**DIRECTIVE:** The lines below are to be quoted exactly, from the first through the one that contains "dropped(seed)".

**DATASET CONTENT:**
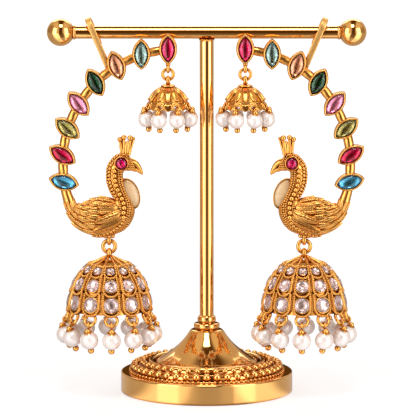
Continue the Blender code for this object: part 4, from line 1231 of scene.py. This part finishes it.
def bell_cap():
    """The top ring, its spokes, the hub and the loop for the jump ring."""
    x, y = LARGE_AXIS
    hub = turned("hub", ((0.6, 51.7), (1.5, 51.9), (1.7, 52.3), (1.3, 52.7), (0.8, 52.9)), 24, LARGE_AXIS)
    ring = reshaped(hoop("top_ring", 7.6, 0.50, 72, 10), lambda p: (x + p.x, y + p.y, 49.45 + p.z))
    parts = [hub, ring, edge_on_loop(x, y, 53.81, 1.5, 0.5, 1.5)]
    for column in range(COLUMNS):
        angle = bell_angle(column + 0.5)
        points = []
        for k in range(7):
            radius = 0.9 + 6.6 * k / 6
            points.append((x + radius * math.cos(angle), y + radius * math.sin(angle), 52.7 - 3.2 * k / 6))
        parts.append(wire_along("spoke", points, 0.44))
    return parts


def large_bell():
    x, y = LARGE_AXIS
    wires, beads = bell_frames()
    for half_column in range(2 * COLUMNS):
        angle = bell_angle(half_column / 2)
        beads.append(((x + 7.7 * math.cos(angle), y + 7.7 * math.sin(angle), 49.65), None, 0.66))
    shell = joined("large_bell_shell", bell_plates(), bell_lining(), *bell_cap(), *wires)
    smooth(shell, 50)
    cuff_pair(shell, ANTIQUE, "antique_gold", "large_bell", "large_jhumka_dome")
    seed = bead("seed", 1.0, 10, 7)
    studs = copied("large_bell_beading", seed, beads)
    smooth(studs)
    cuff_pair(studs, BEADED, "antique_gold", "large_bell")
    dropped(seed)


def bell_stones():
    """Oval foil-backed stones in the large bell's frames, each in a bezel."""
    crown = (
        (8, 0.50, 0.62, 0.0), (8, 0.80, 0.40, 0.5), (16, 1.0, 0.0, 0.0), (16, 1.0, -0.1, 0.0),
        (8, 0.3, -0.58, 0.0),
    )
    foil = ((16, 0.97, -0.04, 0.0), (8, 0.62, -0.36, 0.5), (8, 0.25, -0.50, 0.0))
    bezel_profile = (
        (1.0, -0.55), (1.10, -0.50), (1.14, -0.2), (1.13, 0.15), (1.09, 0.30), (1.04, 0.32), (1.0, 0.22),
        (0.97, 0.0), (0.97, -0.4),
    )
    crystal = foiled_stone("crystal", "crystal", crown, foil, lambda p: p, lambda at: at.z)
    bezel = turned("bezel", bezel_profile, 28)
    stones, rims = [], []
    for row in BELL_ROWS:
        size = (row.stone_width / 2, row.stone_height / 2, 1.0)
        for column in range(COLUMNS):
            turn = about_bell(row, column, row.stone_down)
            stones.append((on_row(row, column, 0.0, row.stone_down, 0.66), turn, size))
            rims.append((on_row(row, column, 0.0, row.stone_down, 0.42), turn, size))
    made = copied("large_bell_stones", crystal, stones)
    bezels = copied("large_bell_bezels", bezel, rims)
    smooth(bezels, 50)
    cuff_pair(bezels, BEADED, "antique_gold", "large_bell")
    cuff_pair(made, None, None, "large_bell")
    dropped(crystal, bezel)


def jump_rings():
    """The rings that the bells hang on, in the cuff's plane."""
    for size, (x, y), z, radius, wire in (
        ("large", LARGE_AXIS, 56.26, 2.32, 0.78), ("small", SMALL_AXIS, 121.94, 2.03, 0.63),
    ):
        ring = hoop(size + "_link_ring", radius, wire, 32, 12)
        smooth(reshaped(ring, lambda p: (x + p.x, y + p.z / HOOP_DEPTH, z + p.y)))
        cuff_pair(ring, ANTIQUE, "antique_gold", size + "_link", size + "_jump_ring")


# What hangs round a bell's rim: how many, the first one's angle, the top and foot of a ring as
# (radius, z), its size and wire, the pearls' circle, height and radius, cap, end bead and lean
Fringe = namedtuple("Fringe", "count start ring_top ring_foot ring wire circle pearl_z pearl cap tip lean")
LARGE_FRINGE = Fringe(
    12, -86.0, (14.7, 32.4), (17.0, 28.1), 2.25, 0.60, 16.7, 22.66, 3.5, 1.08, 1.25, math.radians(20),
)
SMALL_FRINGE = Fringe(
    8, -67.5, (7.6, 111.3), (8.7, 108.9), 1.25, 0.34, 8.97, 105.2, 3.0, 0.95, 1.15, math.radians(16),
)


def hanging_pearls(size, axis, fringe):
    """Jump rings, headpins, bead caps, pearls and end beads round the rim of a bell."""
    base, wire, pearl = Vector((*axis, 0)), fringe.wire, fringe.pearl
    rings, loops, beads, pearls, pins, saucers = [], [], [], [], [], []
    for k in range(fringe.count):
        out, side, up = round_bell(fringe.start + 360 * k / fringe.count)
        high = base + out * fringe.ring_top[0] + up * fringe.ring_top[1]
        low = base + out * fringe.ring_foot[0] + up * fringe.ring_foot[1]
        rise = (high - low).normalized()
        rings.append(((high + low) / 2, turn_of(side, rise, side.cross(rise).normalized()), 1.0))
        centre = base + out * fringe.circle + up * fringe.pearl_z
        pole = out * math.sin(fringe.lean) + up * math.cos(fringe.lean)
        top = centre + pole * (pearl + fringe.cap * 0.35)
        join = low + rise * wire - pole * wire * 0.4
        loops.append((join, turn_of(out, up, side), 1.0))
        saucer_turn = turn_of(side.cross(pole).normalized(), side, pole)
        saucers.append((centre + pole * (pearl - 0.12), saucer_turn, (pearl * 0.46, pearl * 0.46, 1.0)))
        bent = (join + top) / 2 - pole * 0.3
        pins.append(wire_along("pin", [join - pole * wire * 1.6, bent, top], wire * 0.62, 6))
        beads.append((top, None, fringe.cap))
        beads.append((centre - pole * (pearl + fringe.tip * 0.72), None, fringe.tip))
        pearls.append((centre, None, pearl))
    saucer_profile = ((0.4, -0.16), (1.0, -0.16), (1.06, 0.0), (0.95, 0.14), (0.5, 0.3), (0.3, 0.3))
    parts = []
    for template, places in (
        (hoop("rim_ring", fringe.ring, wire, 20, 8), rings),
        (hoop("pin_loop", wire * 1.7, wire * 0.70, 14, 8), loops),
        (bead("seed", 1.0, 16, 10), beads), (turned("saucer", saucer_profile, 16), saucers),
    ):
        parts.append(copied("copies", template, places))
        dropped(template)
    metal = joined(size + "_fringe_metal", *parts, *pins)
    smooth(metal, 50)
    cuff_pair(metal, BEADED, "antique_gold", size + "_bell")
    round_pearl = bead("pearl", 1.0, 32, 20)
    made = copied(size + "_fringe_pearls", round_pearl, pearls)
    smooth(made)
    cuff_pair(made, PEARL, "pearl", size + "_bell", size + "_pearl_fringe")
    dropped(round_pearl)


# Outer profile of the small bell from its collar to its rim: radius, z
SMALL_ROWS = ((2.35, 117.25), (3.9, 116.4), (5.4, 114.9), (6.4, 113.2), (6.95, 111.9))


def on_small_bell(step, angle, rise=0.0):
    """A point on the small bell, out from it by rise."""
    radius, height = smooth_row(SMALL_ROWS, step)
    ahead = Vector(smooth_row(SMALL_ROWS, min(step + 0.05, 4)))
    run = (ahead - Vector(smooth_row(SMALL_ROWS, max(step - 0.05, 0)))).normalized()
    out = round_bell(angle)[0]
    return Vector((*SMALL_AXIS, height + run.x * rise)) + out * (radius - run.y * rise)


def small_girth(step):
    return math.radians(1) * smooth_row(SMALL_ROWS, step)[0]


def small_petals():
    """Twelve grooved petals round the dome, with a dot near the tip of each."""
    grid = leaf_grid(10, 8)
    dot = bead("dot", 1.0, 12, 8)
    petals, dots = [], []
    for k in range(12):
        angle = k * 30 - 90
        petals.append(laid_leaf(grid, (0.15, angle), (3.95, angle), 3.1, 0.75, 1.0, on_small_bell, small_girth))
        dots.append((on_small_bell(3.55, angle, 0.75), None, 0.32))
    made = joined("petals", *petals)
    face_leaves(made)
    parts = [made, copied("dots", dot, dots)]
    dropped(grid, dot)
    return parts


def small_rim():
    """Eyelets that hold the pearls' rings, and scalloped plates between them."""
    plate_profile = (
        (0.6, -0.3), (0.93, -0.25), (1.0, 0.0), (0.95, 0.25), (0.8, 0.38), (0.55, 0.42), (0.25, 0.44),
    )
    plate = turned("plate", plate_profile, 32)
    eyelet = hoop("eyelet", 1.38, 0.48, 24, 10)

    def scalloped(p):
        dip = max(0.0, 1 - (p.x * 1.9 / 1.25) ** 2) if p.y > 0 else 0.0
        return p.x * 1.9, p.y * (1.75 - dip), p.z

    reshaped(plate, scalloped)
    holes, plates = [], []
    for k in range(16):
        out, side, up = round_bell(-90 + 22.5 * k)
        facing_out = (out + up * 0.28).normalized()
        turn = turn_of(side, facing_out.cross(side).normalized(), facing_out)
        spot = Vector((*SMALL_AXIS, 110.45)) + out * 7.35
        if k % 2:
            holes.append((spot, turn, 1.0))
        else:
            plates.append((spot - up * 0.2, turn, 1.0))
    parts = [copied("eyelets", eyelet, holes), copied("plates", plate, plates)]
    dropped(eyelet, plate)
    return parts


def small_bell():
    outer = [tuple(smooth_row(SMALL_ROWS, 4 * k / 12)) for k in range(13)]
    inner = [(r - 0.6, z - 0.35) for r, z in reversed(outer[2:])]
    crown_profile = (
        (0.55, 119.2), (0.80, 118.9), (0.95, 118.4), (1.2, 118.1), (2.2, 118.0), (2.65, 117.85), (2.75, 117.6),
        (2.65, 117.35), (2.2, 117.2), (1.8, 117.0),
    )
    band_profile = ((6.5, 112.0), (7.05, 112.15), (7.25, 112.0), (7.25, 111.8), (7.05, 111.65), (6.5, 111.65))
    dome = turned("dome", [(1.5, 117.4), *outer, (6.9, 111.7), (6.5, 111.7), *inner], 64, SMALL_AXIS)
    crown = turned("crown", crown_profile, 32, SMALL_AXIS)
    band = turned("band", band_profile, 64, SMALL_AXIS)
    loop = edge_on_loop(*SMALL_AXIS, 119.79, 1.32, 0.42, 1.7)
    made = joined("small_bell_shell", dome, crown, loop, band, *small_petals(), *small_rim())
    smooth(made, 55)
    cuff_pair(made, ANTIQUE, "antique_gold", "small_bell", "small_jhumka_dome")


def studio_floor():
    """White for the camera. The gold mirrors dark and light fans of it, which turn round the object."""
    deselect()
    bpy.ops.mesh.primitive_plane_add(size=6.0, location=(0, 0, -0.0002))
    floor = settle("floor")

    def recipe(tree):
        place = put(tree, "ShaderNodeSeparateXYZ", {"Vector": on_object(tree)}).outputs
        across, along = place["X"], place["Y"]
        reach = worked(tree, "SQRT", added(tree, times(tree, across, across), times(tree, along, along)))
        azimuth = worked(tree, "ARCTAN2", across, times(tree, along, -1.0))
        turn = worked(tree, "ABSOLUTE", less(tree, azimuth, math.radians(7)))
        falling = eased(tree, turn, math.radians(58), math.radians(82))
        fan = less(tree, eased(tree, turn, math.radians(18), math.radians(32)), falling)
        far = added(tree, times(tree, fan, 1.75), times(tree, falling, 0.30))
        away = eased(tree, reach, 0.11, 0.22)
        near = times(tree, less(tree, 1.0, away), added(tree, times(tree, fan, 0.75), 0.35))
        mirrored = added(tree, times(tree, far, away), near)
        plain = added(tree, times(tree, eased(tree, reach, 0.10, 0.9), 0.30), 0.68)
        seen = put(tree, "ShaderNodeLightPath").outputs["Is Camera Ray"]
        glow = put(tree, "ShaderNodeMix", {"Factor": seen, "A": mirrored, "B": plain})
        return {
            "Base Color": blended(tree, seen, (0.16, 0.12, 0.09), (0.40, 0.42, 0.46)),
            "Roughness": 0.30, "Specular IOR Level": 0.25,
            "Emission Color": (1, 1, 1), "Emission Strength": glow.outputs["Result"],
        }

    dress(floor, finish_of("studio_floor", recipe))


def studio_room():
    """White for the camera. The gold mirrors a dark room with light walls at its sides."""
    world = bpy.data.worlds.new("studio")
    bpy.context.scene.world = world
    world.use_nodes = True
    tree = world.node_tree
    generated = put(tree, "ShaderNodeTexCoord").outputs["Generated"]
    way = put(tree, "ShaderNodeSeparateXYZ", {"Vector": generated}).outputs
    aside = worked(tree, "ABSOLUTE", less(tree, way["X"], 0.06))
    walls = less(tree, eased(tree, aside, 0.16, 0.36), times(tree, eased(tree, aside, 0.66, 0.90), 0.6))
    behind = times(tree, eased(tree, way["Y"], 0.05, 0.5), 0.3)
    share = times(tree, walls, less(tree, 1.0, behind))
    room = tree.nodes["Background"]
    feed(tree, room.inputs["Color"], blended(tree, share, (0.10, 0.042, 0.006), (0.82, 0.70, 0.56)))
    white = put(tree, "ShaderNodeBackground", {"Color": (1, 1, 1)})
    seen = put(tree, "ShaderNodeLightPath").outputs["Is Camera Ray"]
    shown = put(tree, "ShaderNodeMixShader", {"Fac": seen, 1: room.outputs[0], 2: white.outputs[0]})
    feed(tree, tree.nodes["World Output"].inputs["Surface"], shown.outputs[0])


def studio_lamp(name, azimuth, elevation, width, height, power):
    """A softbox aimed at the object. Azimuth 0 is the camera's side, and positive is to its right."""
    aim, distance = Vector((0, 0, 0.075)), 0.9
    turn, rise = math.radians(azimuth), math.radians(elevation)
    way = Vector((math.sin(turn) * math.cos(rise), -math.cos(turn) * math.cos(rise), math.sin(rise)))
    deselect()
    bpy.ops.object.light_add(type="AREA", location=aim + way * distance)
    light = bpy.context.active_object
    light.name = name
    light.data.shape = "RECTANGLE"
    light.data.size = width
    light.data.size_y = height
    light.data.energy = power
    light.rotation_euler = way.to_track_quat("Z", "Y").to_euler()


def studio_camera():
    """The photo's view: a long lens from a little above."""
    aim, distance, rise = Vector((0.0005, 0, 0.0704)), 1.6, math.radians(8.0)
    photo_width, millimetres_a_pixel = 416, 0.38
    way = Vector((0, -math.cos(rise), math.sin(rise)))
    deselect()
    bpy.ops.object.camera_add(location=aim + way * distance)
    camera = bpy.context.active_object
    camera.rotation_euler = way.to_track_quat("Z", "Y").to_euler()
    camera.data.sensor_width = 36.0
    camera.data.lens = 36.0 * distance / (photo_width * millimetres_a_pixel * MM)
    camera.data.clip_end = 20.0
    bpy.context.scene.camera = camera
    bpy.context.scene.view_settings.view_transform = "Standard"


stand()
settings()
frame_tubes()
ear_hook()
top_bail()
marquise_stones()
peacock()
jump_rings()
large_bell()
bell_stones()
small_bell()
hanging_pearls("large", LARGE_AXIS, LARGE_FRINGE)
hanging_pearls("small", SMALL_AXIS, SMALL_FRINGE)
studio_floor()
studio_room()
studio_lamp("left_softbox", -53, 12, 0.50, 0.9, 3.7)
studio_lamp("right_softbox", 52, 12, 0.50, 0.9, 3.7)
studio_lamp("top_softbox", 0, 64, 0.30, 0.36, 2.6)
studio_lamp("back_softbox", 180, 38, 0.9, 0.5, 3.2)
studio_camera()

**ANSWER TO THIS TASK:**
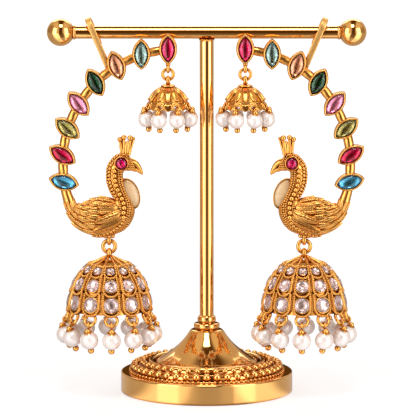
Continue the Blender code for this object: part 4, from line 1231 of scene.py. This part finishes it.
def bell_cap():
    """The top ring, its spokes, the hub and the loop for the jump ring."""
    x, y = LARGE_AXIS
    hub = turned("hub", ((0.6, 51.7), (1.5, 51.9), (1.7, 52.3), (1.3, 52.7), (0.8, 52.9)), 24, LARGE_AXIS)
    ring = reshaped(hoop("top_ring", 7.6, 0.50, 72, 10), lambda p: (x + p.x, y + p.y, 49.45 + p.z))
    parts = [hub, ring, edge_on_loop(x, y, 53.81, 1.5, 0.5, 1.5)]
    for column in range(COLUMNS):
        angle = bell_angle(column + 0.5)
        points = []
        for k in range(7):
            radius = 0.9 + 6.6 * k / 6
            points.append((x + radius * math.cos(angle), y + radius * math.sin(angle), 52.7 - 3.2 * k / 6))
        parts.append(wire_along("spoke", points, 0.44))
    return parts


def large_bell():
    x, y = LARGE_AXIS
    wires, beads = bell_frames()
    for half_column in range(2 * COLUMNS):
        angle = bell_angle(half_column / 2)
        beads.append(((x + 7.7 * math.cos(angle), y + 7.7 * math.sin(angle), 49.65), None, 0.66))
    shell = joined("large_bell_shell", bell_plates(), bell_lining(), *bell_cap(), *wires)
    smooth(shell, 50)
    cuff_pair(shell, ANTIQUE, "antique_gold", "large_bell", "large_jhumka_dome")
    seed = bead("seed", 1.0, 10, 7)
    studs = copied("large_bell_beading", seed, beads)
    smooth(studs)
    cuff_pair(studs, BEADED, "antique_gold", "large_bell")
    dropped(seed)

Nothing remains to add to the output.